The people are simply lapping up dubious ‘histories’ because, in the post-truth era, readily consuming fibs has been normalised. The post-truth era is also impacting invented histories that were formulated before the era.
On May 9, 1945, at 11:01 pm, the Allied Forces ceased their attacks against Germany. To the Germans, this came to be known as ‘Stunde Null’ or Hour Zero. To the British historian Michael Burleigh, in his book Blood and Rage, this meant a collective effort by ‘new Germany’ to repress all memory of anything that had to do with the rise of Nazism and the genocide of Jewish people by the Nazi regime.
The German state that replaced the fallen Nazis began to vigorously exorcise memories related to Germany’s genocidal past. German professors, teachers, politicians and parents simply stopped talking about it, as if there was never a Nazi Germany. There was no denial of Nazi atrocities by the German state. Just silence.

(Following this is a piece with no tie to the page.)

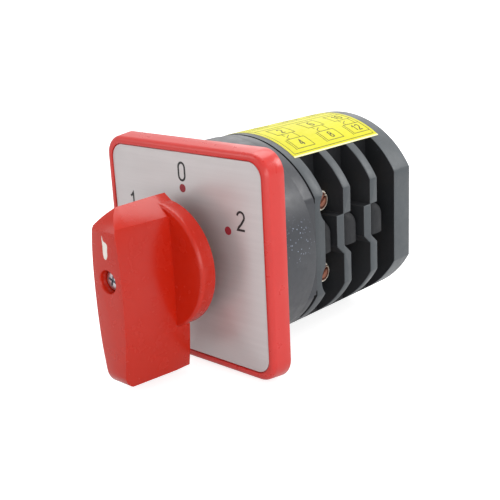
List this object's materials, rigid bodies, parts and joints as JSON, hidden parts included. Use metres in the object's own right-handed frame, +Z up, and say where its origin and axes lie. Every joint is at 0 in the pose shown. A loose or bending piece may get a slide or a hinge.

There is more than enough evidence to substantiate that the recent violence against the Palestinians by Israel is a systematic genocide. But the Germans simply refuse to call it that.
But Germany’s refusal is based on a problematic narrative: it cannot condemn the genocidal actions of a people who its elders tried to wipe out in a genocide. Germany is treating Israel’s violence as the outcome of a conflict between two armed foes. In the post-truth era, this line of thinking is likely to rebound to also mean that the Holocaust too was the outcome of a conflict, as opposed to a genocide.
In 1987, the researcher Gregory Stanton closely studied the Holocaust and developed eight (and later 10) stages of genocide. Israel has exhibited most of the stages in Gaza. The last stage is ‘denial’, which, ironically, is being demonstrated more by countries such as Germany, than by the far-right regime in Israel.